Most lenders will advance up to 80–85% of your home's current value, minus your outstanding mortgage balance. So if your home is worth $400,000 and your mortgage balance is $220,000, you could access up to (85% × $400,000) − $220,000 = $120,000.
What home improvements add the most value?
According to the 2025 Cost vs. Value Report by Zonda and Remodeling Magazine, garage door replacement (268% ROI), manufactured stone veneer (208% ROI), and steel entry door replacement lead the table for resale return. Minor kitchen remodels also perform well at around 113%. Large interior overhauls typically return less on resale, though they can still be worthwhile for homeowners planning to stay long-term.
Can I open a HELOC before I have a contractor confirmed?
Yes — you can open a HELOC and leave it undrawn until you're ready to start. This is actually a sensible approach: it takes 2–6 weeks to get approved, so opening the line before you finalise your contractor means funding is in place the moment you need it. You pay nothing on an undrawn balance at most lenders.
What happens to my HELOC if my home value drops?

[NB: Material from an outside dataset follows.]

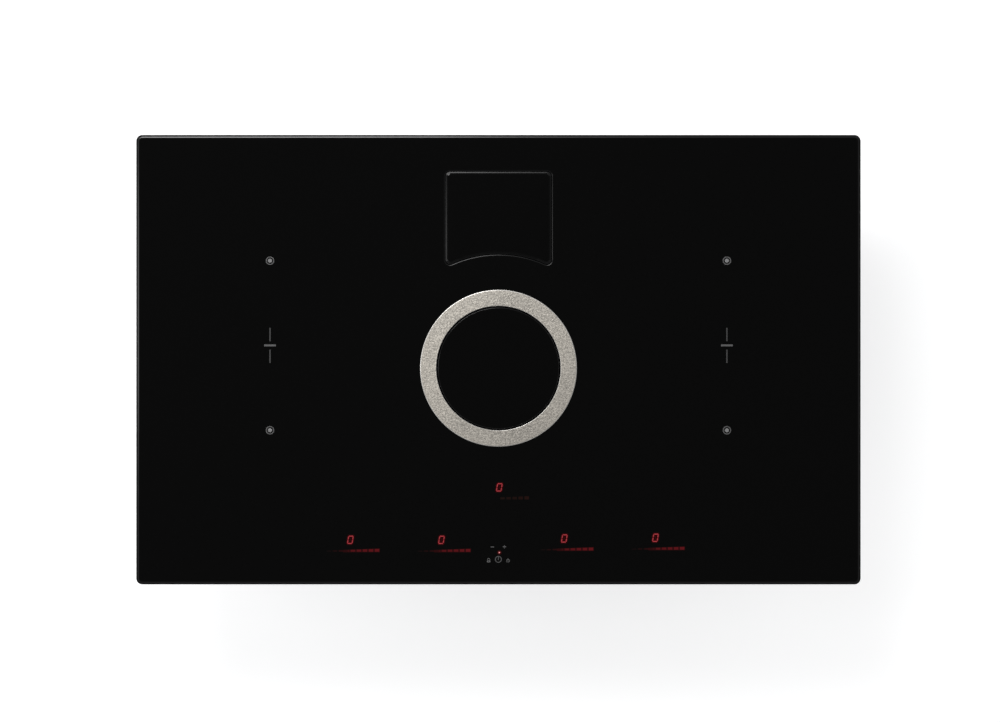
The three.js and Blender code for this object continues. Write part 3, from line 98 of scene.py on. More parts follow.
class Nodes:
    """A node tree with short ways to build in it."""

    def __init__(self, tree: bpy.types.NodeTree) -> None:
        """Takes a tree as it is."""
        self.tree = tree

    def node(self, kind: str, **inputs: object) -> bpy.types.Node:
        """Adds a node and sets its named inputs.

        Args:
            kind: Blender's name of the node type.
            inputs: values by socket name, with _ for a space.

        Returns:
            The new node.
        """
        made = self.tree.nodes.new(kind)
        for key, value in inputs.items():
            made.inputs[key.replace("_", " ")].default_value = value
        return made

    def link(self, source: Socket, target: Socket) -> None:
        """Joins an output to an input."""
        self.tree.links.new(source, target)

    def axis(self, where: Socket, name: str) -> Socket:
        """One coordinate of a place.

        Args:
            where: the place.
            name: X, Y or Z.

        Returns:
            The coordinate.
        """
        split = self.node("ShaderNodeSeparateXYZ")
        self.link(where, split.inputs["Vector"])
        return split.outputs[name]

    def combine(self, operation: str, first: Socket, second: Socket | float) -> Socket:
        """What an operation makes of two values.

        Args:
            operation: Blender's name of it.
            first: the first value.
            second: the second value, from a socket or fixed.

        Returns:
            The result.
        """
        made = self.node("ShaderNodeMath")
        made.operation = operation
        self.link(first, made.inputs[0])
        if isinstance(second, float):
            made.inputs[1].default_value = second
        else:
            self.link(second, made.inputs[1])
        return made.outputs[0]

    def mapped(self, value: Socket, source: Point, target: Point, curve: str = "LINEAR") -> Socket:
        """A value moved from one range to another, and held inside it.

        Args:
            value: the value.
            source: low and high end of its own range.
            target: low and high end of the range that it gets.
            curve: Blender's name of the way between the ends.

        Returns:
            The mapped value.
        """
        span = self.node("ShaderNodeMapRange")
        span.interpolation_type = curve
        for key, bound in zip(("From Min", "From Max", "To Min", "To Max"), (*source, *target)):
            span.inputs[key].default_value = bound
        self.link(value, span.inputs["Value"])
        return span.outputs["Result"]

    def ramp(self, factor: Socket, stops: Stops) -> Socket:
        """Colours along a factor.

        Args:
            factor: 0 to 1.
            stops: position and colour of each stop, in rising order.

        Returns:
            The colour output.
        """
        ramp = self.node("ShaderNodeValToRGB")
        elements = ramp.color_ramp.elements
        while len(elements) < len(stops):
            elements.new(0.5)
        for element, (position, color) in zip(elements, stops):
            element.position = position
            element.color = (*color, 1)
        self.link(factor, ramp.inputs["Fac"])
        return ramp.outputs["Color"]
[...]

Lenders can freeze or reduce a HELOC if they determine that your home value has declined to the point where your combined loan-to-value ratio exceeds their threshold. This is a real risk in a softening market. If you've already drawn funds, the balance you owe is unaffected — but you may lose access to further draws. We cover this in detail in our post: Can a Lender Freeze Your HELOC?
Should I do a HELOC or a home equity loan for a renovation?
For a renovation that unfolds in stages — which most do — a HELOC is typically the better fit. You only pay interest on what you draw. If you know the exact total upfront (e.g. a fixed-price turnkey contract), a home equity loan with a fixed rate offers more payment certainty. The comparison comes down to flexibility vs. rate predictability.